Material>
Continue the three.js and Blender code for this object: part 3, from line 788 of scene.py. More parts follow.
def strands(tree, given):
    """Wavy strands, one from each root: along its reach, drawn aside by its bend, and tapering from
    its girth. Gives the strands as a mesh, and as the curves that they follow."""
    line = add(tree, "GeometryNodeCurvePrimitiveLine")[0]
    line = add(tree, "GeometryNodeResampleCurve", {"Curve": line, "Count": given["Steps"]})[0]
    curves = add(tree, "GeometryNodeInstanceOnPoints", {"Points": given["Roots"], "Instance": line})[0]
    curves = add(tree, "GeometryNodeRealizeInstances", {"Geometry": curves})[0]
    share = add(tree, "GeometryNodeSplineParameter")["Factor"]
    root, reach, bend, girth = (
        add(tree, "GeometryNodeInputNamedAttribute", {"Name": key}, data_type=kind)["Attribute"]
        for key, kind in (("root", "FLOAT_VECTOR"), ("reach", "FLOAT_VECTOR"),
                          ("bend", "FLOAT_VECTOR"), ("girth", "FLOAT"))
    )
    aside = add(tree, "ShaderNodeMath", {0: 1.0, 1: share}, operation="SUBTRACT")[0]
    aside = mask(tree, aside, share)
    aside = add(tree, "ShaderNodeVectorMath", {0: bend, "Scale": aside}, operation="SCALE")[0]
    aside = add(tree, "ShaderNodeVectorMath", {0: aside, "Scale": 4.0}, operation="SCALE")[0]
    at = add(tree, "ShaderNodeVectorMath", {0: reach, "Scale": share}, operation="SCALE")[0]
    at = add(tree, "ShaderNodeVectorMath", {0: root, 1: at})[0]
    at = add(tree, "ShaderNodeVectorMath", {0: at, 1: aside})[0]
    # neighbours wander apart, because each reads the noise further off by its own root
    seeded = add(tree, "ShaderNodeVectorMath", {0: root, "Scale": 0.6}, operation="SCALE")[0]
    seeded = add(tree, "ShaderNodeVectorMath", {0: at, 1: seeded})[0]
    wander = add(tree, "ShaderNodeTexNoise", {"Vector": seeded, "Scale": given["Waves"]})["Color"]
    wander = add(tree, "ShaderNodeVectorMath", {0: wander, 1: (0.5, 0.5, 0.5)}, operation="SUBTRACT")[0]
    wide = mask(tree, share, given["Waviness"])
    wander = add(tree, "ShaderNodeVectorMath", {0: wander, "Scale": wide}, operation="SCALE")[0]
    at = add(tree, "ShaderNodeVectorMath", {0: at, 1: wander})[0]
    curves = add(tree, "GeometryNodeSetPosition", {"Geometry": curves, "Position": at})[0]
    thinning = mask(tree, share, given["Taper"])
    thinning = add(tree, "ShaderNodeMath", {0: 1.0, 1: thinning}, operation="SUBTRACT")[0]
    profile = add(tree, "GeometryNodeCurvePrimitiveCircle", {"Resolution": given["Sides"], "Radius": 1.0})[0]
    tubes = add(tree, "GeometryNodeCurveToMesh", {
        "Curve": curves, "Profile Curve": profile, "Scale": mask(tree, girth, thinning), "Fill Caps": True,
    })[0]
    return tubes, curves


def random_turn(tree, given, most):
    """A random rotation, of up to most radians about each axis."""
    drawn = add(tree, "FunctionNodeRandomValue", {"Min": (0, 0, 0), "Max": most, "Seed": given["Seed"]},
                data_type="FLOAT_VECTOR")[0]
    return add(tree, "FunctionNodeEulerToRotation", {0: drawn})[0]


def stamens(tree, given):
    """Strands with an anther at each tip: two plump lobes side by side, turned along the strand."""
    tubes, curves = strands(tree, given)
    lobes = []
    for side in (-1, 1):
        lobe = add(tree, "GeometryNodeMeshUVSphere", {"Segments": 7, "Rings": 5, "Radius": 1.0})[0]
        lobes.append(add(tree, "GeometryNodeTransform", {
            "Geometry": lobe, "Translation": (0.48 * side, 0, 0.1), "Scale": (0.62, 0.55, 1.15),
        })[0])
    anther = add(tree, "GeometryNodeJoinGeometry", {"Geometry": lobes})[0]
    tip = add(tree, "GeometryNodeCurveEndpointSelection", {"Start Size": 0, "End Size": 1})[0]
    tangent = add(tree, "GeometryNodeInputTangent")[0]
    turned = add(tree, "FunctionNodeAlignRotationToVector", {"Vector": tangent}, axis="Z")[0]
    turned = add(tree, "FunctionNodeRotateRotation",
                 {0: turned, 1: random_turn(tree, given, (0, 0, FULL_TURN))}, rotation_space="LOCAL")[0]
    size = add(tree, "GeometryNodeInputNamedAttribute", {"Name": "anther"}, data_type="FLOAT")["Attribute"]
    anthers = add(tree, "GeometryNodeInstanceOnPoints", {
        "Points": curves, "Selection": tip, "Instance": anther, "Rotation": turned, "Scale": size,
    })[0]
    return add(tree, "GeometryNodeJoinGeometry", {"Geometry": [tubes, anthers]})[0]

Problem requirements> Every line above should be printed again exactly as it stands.

Final result>
Continue the three.js and Blender code for this object: part 3, from line 788 of scene.py. More parts follow.
def strands(tree, given):
    """Wavy strands, one from each root: along its reach, drawn aside by its bend, and tapering from
    its girth. Gives the strands as a mesh, and as the curves that they follow."""
    line = add(tree, "GeometryNodeCurvePrimitiveLine")[0]
    line = add(tree, "GeometryNodeResampleCurve", {"Curve": line, "Count": given["Steps"]})[0]
    curves = add(tree, "GeometryNodeInstanceOnPoints", {"Points": given["Roots"], "Instance": line})[0]
    curves = add(tree, "GeometryNodeRealizeInstances", {"Geometry": curves})[0]
    share = add(tree, "GeometryNodeSplineParameter")["Factor"]
    root, reach, bend, girth = (
        add(tree, "GeometryNodeInputNamedAttribute", {"Name": key}, data_type=kind)["Attribute"]
        for key, kind in (("root", "FLOAT_VECTOR"), ("reach", "FLOAT_VECTOR"),
                          ("bend", "FLOAT_VECTOR"), ("girth", "FLOAT"))
    )
    aside = add(tree, "ShaderNodeMath", {0: 1.0, 1: share}, operation="SUBTRACT")[0]
    aside = mask(tree, aside, share)
    aside = add(tree, "ShaderNodeVectorMath", {0: bend, "Scale": aside}, operation="SCALE")[0]
    aside = add(tree, "ShaderNodeVectorMath", {0: aside, "Scale": 4.0}, operation="SCALE")[0]
    at = add(tree, "ShaderNodeVectorMath", {0: reach, "Scale": share}, operation="SCALE")[0]
    at = add(tree, "ShaderNodeVectorMath", {0: root, 1: at})[0]
    at = add(tree, "ShaderNodeVectorMath", {0: at, 1: aside})[0]
    # neighbours wander apart, because each reads the noise further off by its own root
    seeded = add(tree, "ShaderNodeVectorMath", {0: root, "Scale": 0.6}, operation="SCALE")[0]
    seeded = add(tree, "ShaderNodeVectorMath", {0: at, 1: seeded})[0]
    wander = add(tree, "ShaderNodeTexNoise", {"Vector": seeded, "Scale": given["Waves"]})["Color"]
    wander = add(tree, "ShaderNodeVectorMath", {0: wander, 1: (0.5, 0.5, 0.5)}, operation="SUBTRACT")[0]
    wide = mask(tree, share, given["Waviness"])
    wander = add(tree, "ShaderNodeVectorMath", {0: wander, "Scale": wide}, operation="SCALE")[0]
    at = add(tree, "ShaderNodeVectorMath", {0: at, 1: wander})[0]
    curves = add(tree, "GeometryNodeSetPosition", {"Geometry": curves, "Position": at})[0]
    thinning = mask(tree, share, given["Taper"])
    thinning = add(tree, "ShaderNodeMath", {0: 1.0, 1: thinning}, operation="SUBTRACT")[0]
    profile = add(tree, "GeometryNodeCurvePrimitiveCircle", {"Resolution": given["Sides"], "Radius": 1.0})[0]
    tubes = add(tree, "GeometryNodeCurveToMesh", {
        "Curve": curves, "Profile Curve": profile, "Scale": mask(tree, girth, thinning), "Fill Caps": True,
    })[0]
    return tubes, curves


def random_turn(tree, given, most):
    """A random rotation, of up to most radians about each axis."""
    drawn = add(tree, "FunctionNodeRandomValue", {"Min": (0, 0, 0), "Max": most, "Seed": given["Seed"]},
                data_type="FLOAT_VECTOR")[0]
    return add(tree, "FunctionNodeEulerToRotation", {0: drawn})[0]


def stamens(tree, given):
    """Strands with an anther at each tip: two plump lobes side by side, turned along the strand."""
    tubes, curves = strands(tree, given)
    lobes = []
    for side in (-1, 1):
        lobe = add(tree, "GeometryNodeMeshUVSphere", {"Segments": 7, "Rings": 5, "Radius": 1.0})[0]
        lobes.append(add(tree, "GeometryNodeTransform", {
            "Geometry": lobe, "Translation": (0.48 * side, 0, 0.1), "Scale": (0.62, 0.55, 1.15),
        })[0])
    anther = add(tree, "GeometryNodeJoinGeometry", {"Geometry": lobes})[0]
    tip = add(tree, "GeometryNodeCurveEndpointSelection", {"Start Size": 0, "End Size": 1})[0]
    tangent = add(tree, "GeometryNodeInputTangent")[0]
    turned = add(tree, "FunctionNodeAlignRotationToVector", {"Vector": tangent}, axis="Z")[0]
    turned = add(tree, "FunctionNodeRotateRotation",
                 {0: turned, 1: random_turn(tree, given, (0, 0, FULL_TURN))}, rotation_space="LOCAL")[0]
    size = add(tree, "GeometryNodeInputNamedAttribute", {"Name": "anther"}, data_type="FLOAT")["Attribute"]
    anthers = add(tree, "GeometryNodeInstanceOnPoints", {
        "Points": curves, "Selection": tip, "Instance": anther, "Rotation": turned, "Scale": size,
    })[0]
    return add(tree, "GeometryNodeJoinGeometry", {"Geometry": [tubes, anthers]})[0]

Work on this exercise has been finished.